## SOURCE EXCERPT
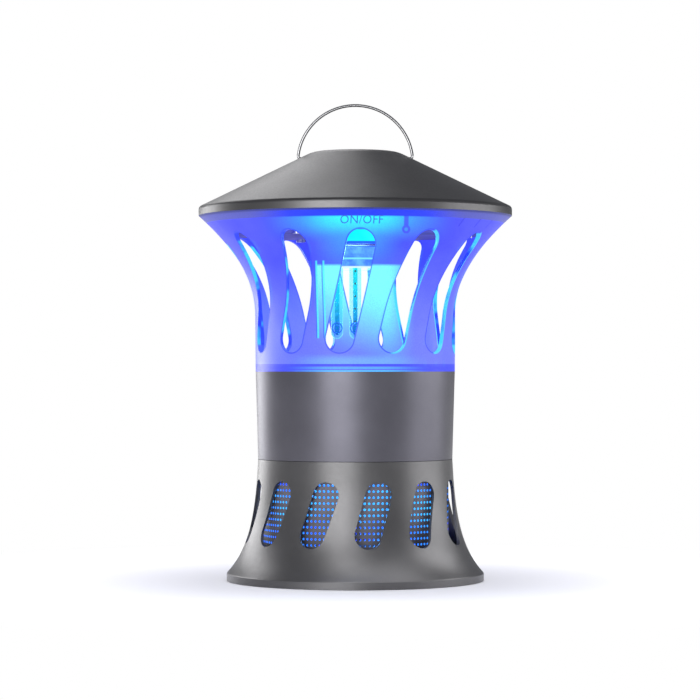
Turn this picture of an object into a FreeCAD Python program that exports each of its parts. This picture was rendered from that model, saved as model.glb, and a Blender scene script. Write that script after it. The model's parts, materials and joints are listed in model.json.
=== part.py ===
"""Hanging insect trap lantern: ultraviolet lamp, suction fan and twist-off catch base.

Millimetres, +Z up. The origin is on the surface that the trap stands on, under its centre.
The front, with the power button, faces -Y. A heading is an angle about Z measured from the
front towards +X, so a point at radius r and heading a is at (r sin a, -r cos a).
"""
import FreeCAD, Part
import math
import os
import Sketcher

Vector = FreeCAD.Vector

# Driving dimensions: alias, value in millimetres (angles in degrees), meaning.
DIMENSIONS = (
    ("lid_radius", 95.0, "outer radius of the lid rim"),
    ("rim_bottom", 220.5, "height of the lid's lower edge"),
    ("rim_top", 225.7, "height where the rim turns into the cone"),
    ("crown_radius", 25.8, "radius of the flat crown"),
    ("crown_top", 259.5, "height of the flat crown"),
    ("lid_wall", 2.4, "lid wall, measured level at the rim and upright on the cone"),
    ("rim_round", 2.4, "rounding of the rim's upper corner"),
    ("crown_round", 16.0, "rounding between the cone and the crown"),
    ("tray_bottom", 209.0, "underside of the lid tray"),
    ("tray_radius", 78.0, "radius of the tray floor"),
    ("tray_mouth", 88.6, "radius of the tray's upper wall"),
    ("tray_wall", 1.8, "tray wall"),
    ("tray_flange", 91.5, "radius of the tray's flange"),
    ("tray_rise", 11.0, "height of the tray's sloping wall, outside"),
    ("tray_rise_inside", 11.7, "height of the tray's sloping wall, inside"),
    ("tray_corner", 0.8, "how far the tray floor's inner edge lies inside its outer edge"),
    ("flange_bottom", 223.0, "underside of the tray's flange, on the shroud's spigot"),
    ("flange_thick", 1.6, "thickness of the tray's flange"),
    ("lid_screw_circle", 68.0, "radius of the circle of lid screws"),
    ("lid_boss_radius", 4.5, "radius of a screw boss under the lid"),
    ("lid_boss_height", 25.0, "height of a screw boss under the lid"),
    ("lid_pilot", 13.0, "depth of a screw hole in a lid boss"),
    ("lid_screw_radius", 1.5, "shank radius of a lid screw"),
    ("lid_screw_length", 14.0, "shank length of a lid screw"),
    ("lid_head_radius", 3.0, "head radius of a lid screw"),
    ("lid_head_height", 1.8, "head height of a lid screw"),
    ("lid_recess_radius", 1.2, "radius of the driver recess of a lid screw"),
    ("tab_width", 4.3, "width of a snap tab"),
    ("tab_thick", 0.9, "thickness of a snap tab"),
    ("tab_start", 3.0, "distance of a snap tab's lower end from the tray's corner"),
    ("tab_length", 8.0, "length of a snap tab"),
    ("catch_radius", 1.6, "radius of a snap tab's round catch"),
    ("catch_height", 0.5, "how far a round catch stands off its tab"),
    ("catch_place", 5.6, "distance of a round catch from the tray's corner"),
    ("tab_heading", 22.0, "heading of the first snap tab"),
    ("bail_axis", 255.5, "height of the bail's hinge line"),
    ("bail_centre", 252.8, "height of the centre of the bail's bow"),
    ("bail_bow", 34.95, "radius of the bail's bow, to the middle of the wire"),
    ("bail_wire", 0.88, "radius of the bail's wire"),
    ("bail_bend", 1.6, "radius of the bends at the bail's feet"),
    ("bail_reach", 20.5, "distance of the pin ends from the centre"),
    ("bail_running_fit", 0.05, "radial play of a bail pin in its pivot"),
    ("relief_radius", 3.0, "radius of the lid's relief round each foot of the bail"),
    ("relief_start", 32.7, "distance of the reliefs' inner ends from the centre"),
    ("relief_length", 8.0, "length of a relief"),
    ("bail_hole_fit", 0.25, "radial play of the bail's wire in the lid's holes"),
    ("pivot_near", 18.5, "distance of the pivot blocks' inner faces from the centre"),
    ("pivot_length", 6.5, "length of a pivot block along the hinge line"),
    ("pivot_width", 9.0, "width of a pivot block"),
    ("pivot_height", 6.1, "height of a pivot block"),
    ("pivot_bore", 6.0, "depth of the bore in a pivot block"),
    ("pivot_end_play", 0.3, "play at each end of the bail"),
    ("shroud_foot", 126.3, "height of the shroud's lower edge"),
    ("shroud_foot_radius", 60.4, "shroud radius at its lower edge"),
    ("shroud_waist", 160.0, "height where the shroud starts to flare"),
    ("shroud_waist_radius", 60.7, "shroud radius where it starts to flare"),
    ("shroud_mouth_radius", 94.9, "shroud radius under the lid"),
    ("shroud_wall", 2.2, "shroud wall in the straight part, measured level"),
    ("shroud_mouth_wall", 3.0, "shroud wall under the lid, measured level"),
    ("slot_count", 12, "slots round the shroud, and round the base"),
    ("shroud_slot_low", 145.75, "height of the centre of a shroud slot's lower end"),
    ("shroud_slot_high", 200.65, "height of the centre of a shroud slot's upper end"),
    ("shroud_slot_half", 8.25, "half width of a shroud slot"),
    ("shroud_slot_lean", 6.6, "how far each end of a shroud slot leans from its middle"),
    ("shroud_slot_heading", -2.6, "heading of the first shroud slot's middle"),
    ("band_foot", 73.5, "height of the middle band's lower edge"),
    ("band_foot_radius", 58.9, "band radius at its lower edge"),
    ("band_wall", 2.4, "band wall"),
    ("duct_inner", 46.5, "inner radius of the fan duct"),
    ("duct_wall", 2.0, "fan duct wall"),
    ("duct_bottom", 78.0, "underside of the fan duct"),
    ("duct_top", 127.0, "top of the fan duct"),
    ("duct_flange_thick", 2.0, "thickness of the duct's lower flange and of the collar's"),
    ("duct_top_flange", 2.5, "thickness of the duct's upper flange"),
    ("boss_radius", 3.0, "radius of a screw boss on the fan duct"),
    ("boss_height", 12.0, "height of a screw boss on the fan duct"),
    ("duct_flange", 55.2, "radius of the duct's two flanges"),
    ("seat_bottom", 84.0, "underside of the motor seat"),
    ("seat_thick", 2.5, "thickness of the motor seat"),
    ("strut_width", 6.0, "width of a strut between the duct and the motor seat"),
    ("strut_height", 4.0, "height of a strut"),
    ("motor_radius", 13.5, "outer radius of the motor can"),
    ("motor_height", 18.0, "height of the motor can"),
    ("motor_wall", 1.0, "motor can wall"),
    ("shaft_radius", 1.5, "motor shaft radius"),
    ("shaft_fit", 0.05, "radial play of the shaft in its bearings"),
    ("bearing_radius", 3.4, "outer radius of a motor bearing"),
    ("bearing_height", 2.5, "height of a motor bearing"),
    ("hub_radius", 12.0, "impeller hub radius"),
    ("hub_bottom", 106.0, "underside of the impeller hub"),
    ("hub_height", 14.0, "height of the impeller hub"),
    ("blade_tip", 44.5, "radius of the impeller at its blade tips"),
    ("blade_chord", 20.0, "chord of a blade"),
    ("blade_thick", 1.4, "thickness of a blade"),
    ("blade_pitch", 35.0, "angle of a blade from level"),
    ("blade_count", 7, "impeller blades"),
    ("guard_rim", 55.1, "outer radius of the fan guard"),
    ("guard_wire", 1.6, "width of a guard ring"),
    ("guard_height", 2.0, "height of the guard rings"),
    ("guard_rim_wide", 2.6, "width of the guard's rim"),
    ("guard_rim_height", 3.4, "height of the guard's rim"),
    ("guard_lug", 3.4, "radius of the guard's screw lugs"),
    ("screw_circle", 51.6, "radius of the circles of guard and collar screws"),
    ("screw_shank", 1.2, "shank radius of a guard or collar screw"),
    ("screw_head", 2.6, "head radius of a guard or collar screw"),
    ("screw_head_height", 1.6, "head height of a guard or collar screw"),
    ("screw_length", 9.0, "shank length of a guard or collar screw"),
    ("screw_fit", 0.02, "radial gap between a screw and its hole"),
    ("seat_fit", 0.3, "radial gap between a screw head and its seat"),
    ("collar_outer", 55.2, "outer radius of the bayonet collar"),
    ("collar_inner", 53.2, "inner radius of the bayonet collar"),
    ("collar_bottom", 64.5, "lower edge of the bayonet collar"),
    ("collar_flange", 56.2, "radius of the bayonet collar's flange"),
    ("lug_outer", 56.5, "radius of the collar's bayonet lugs"),
    ("lug_bottom", 65.4, "underside of the collar's bayonet lugs"),
    ("lug_height", 2.3, "height of the collar's bayonet lugs"),
    ("lug_play", 0.3, "upright play between the collar's lugs and the base's lugs"),
    ("base_lip", 77.9, "radius of the base's lip"),
    ("base_lip_height", 4.2, "height of the base's upright lip"),
    ("base_top", 73.2, "height of the base's upper edge"),
    ("base_top_radius", 58.9, "base radius at its upper edge"),
    ("base_wall", 1.9, "base wall"),
    ("base_slot_low", 30.4, "height of the centre of a base slot's lower end"),
    ("base_slot_high", 53.5, "height of the centre of a base slot's upper end"),
    ("base_slot_half", 7.9, "half width of a base slot"),
    ("base_slot_lean", 3.5, "how far each end of a base slot leans from its middle"),
    ("base_slot_heading", 9.75, "heading of the first base slot's middle"),
    ("basket_radius", 56.5, "outer radius of the catch basket"),
    ("basket_wall", 1.2, "catch basket wall"),
    ("basket_bottom", 3.2, "underside of the catch basket"),
    ("basket_top", 63.6, "upper edge of the catch basket"),
    ("plate_radius", 75.8, "radius of the base plate"),
    ("plate_bottom", 1.2, "underside of the base plate, on its rubber feet"),
    ("plate_thick", 2.0, "thickness of the base plate"),
    ("base_boss_radius", 3.6, "radius of a screw boss in the base"),
    ("base_boss_height", 20.0, "height of a screw boss in the base, before it meets the wall"),
    ("base_head_height", 1.0, "head height of a base screw"),
    ("base_screw_length", 6.0, "shank length of a base screw"),
    ("foot_radius", 6.0, "radius of a rubber foot"),
    ("foot_circle", 60.0, "radius of the circle of rubber feet"),
    ("base_screw_circle", 66.0, "radius of the circle of base screws"),
    ("lamp_holder_radius", 26.5, "outer radius of the lamp holder"),
    ("lamp_holder_bottom", 188.5, "lower edge of the lamp holder"),
    ("lamp_holder_shoulder", 203.4, "height of the lamp holder's shoulder"),
    ("lamp_holder_top", 1.4, "thickness of the lamp holder's top"),
    ("lamp_holder_chamfer", 2.0, "chamfer of the lamp holder's shoulder"),
    ("lamp_base_gap", 0.3, "gap between the lamp's base and its holder"),
    ("lamp_neck_radius", 21.0, "radius of the lamp holder above its shoulder"),
    ("lamp_base_radius", 23.0, "radius of the lamp's own base"),
    ("tube_radius", 3.6, "radius of a lamp tube"),
    ("tube_bend", 6.5, "radius of a lamp tube's bend, to its middle"),
    ("tube_bottom", 146.0, "lowest point of the lamp tubes"),
    ("tube_spacing", 11.0, "distance between the lamp's U tubes"),
    ("button_x", 4.0, "sideways place of the power button"),
    ("button_width", 22.0, "width of the button cap"),
    ("button_height", 8.0, "height of the button cap"),
    ("button_depth", 8.0, "depth of the button cap"),
    ("button_face", 70.0, "distance of the button's face from the centre"),
    ("button_bottom", 200.9, "underside of the button cap"),
    ("button_travel", 1.5, "travel of the button"),
    ("button_round", 1.2, "rounding of the button's front edges"),
    ("stem_width", 8.0, "width of the button's stem"),
    ("stem_depth", 7.0, "depth of the button's stem"),
    ("stem_height", 4.0, "height of the button's stem"),
    ("stem_front", 62.5, "distance of the stem's front from the centre"),
    ("stem_bottom", 202.7, "underside of the button's stem"),
    ("switch_width", 18.0, "width of the switch body"),
    ("switch_depth", 14.0, "depth of the switch body"),
    ("switch_bottom", 200.5, "underside of the switch body"),
    ("switch_front", 60.0, "distance of the switch body's front from the centre"),
    ("cavity_width", 9.0, "width of the cavity for the stem"),
    ("cavity_depth", 7.0, "depth of the cavity for the stem"),
    ("cavity_height", 4.8, "height of the cavity for the stem"),
    ("cavity_bottom", 202.3, "floor of the cavity for the stem"),
    ("lead_radius", 0.8, "radius of an internal lead"),
    ("inlet_length", 9.0, "length of the inlet's barrel"),
    ("inlet_start", 50.0, "distance of the inlet's inner end from the centre"),
    ("inlet_flange_start", 58.6, "distance of the inlet's flange from the centre"),
    ("inlet_flange_radius", 6.0, "radius of the inlet's flange"),
    ("inlet_flange_thick", 1.8, "thickness of the inlet's flange"),
    ("inlet_bore", 2.8, "bore radius of the inlet"),
    ("inlet_bore_start", 52.5, "distance of the inlet bore's floor from the centre"),
    ("inlet_pin_radius", 0.9, "radius of the inlet's centre pin"),
    ("inlet_pin_length", 6.5, "length of the inlet's centre pin"),
    ("inlet_height", 95.0, "height of the power inlet, on the rear of the band"),
    ("inlet_radius", 4.4, "body radius of the power inlet"),
    ("board_length", 84.0, "length of the circuit board"),
    ("board_width", 52.0, "width of the circuit board"),
    ("board_bottom", 214.0, "underside of the circuit board"),
    ("board_thick", 1.6, "thickness of the circuit board"),
)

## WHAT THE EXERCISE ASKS
Only the lines from the beginning of the material above through the line with "twist-off catch base." are wanted; extract them exactly.

## WRITTEN SOLUTION
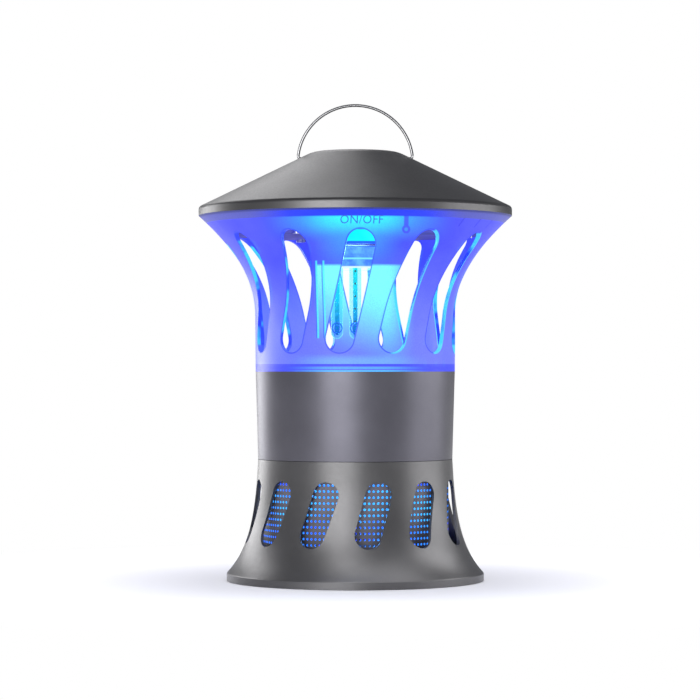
Turn this picture of an object into a FreeCAD Python program that exports each of its parts. This picture was rendered from that model, saved as model.glb, and a Blender scene script. Write that script after it. The model's parts, materials and joints are listed in model.json.
=== part.py ===
"""Hanging insect trap lantern: ultraviolet lamp, suction fan and twist-off catch base.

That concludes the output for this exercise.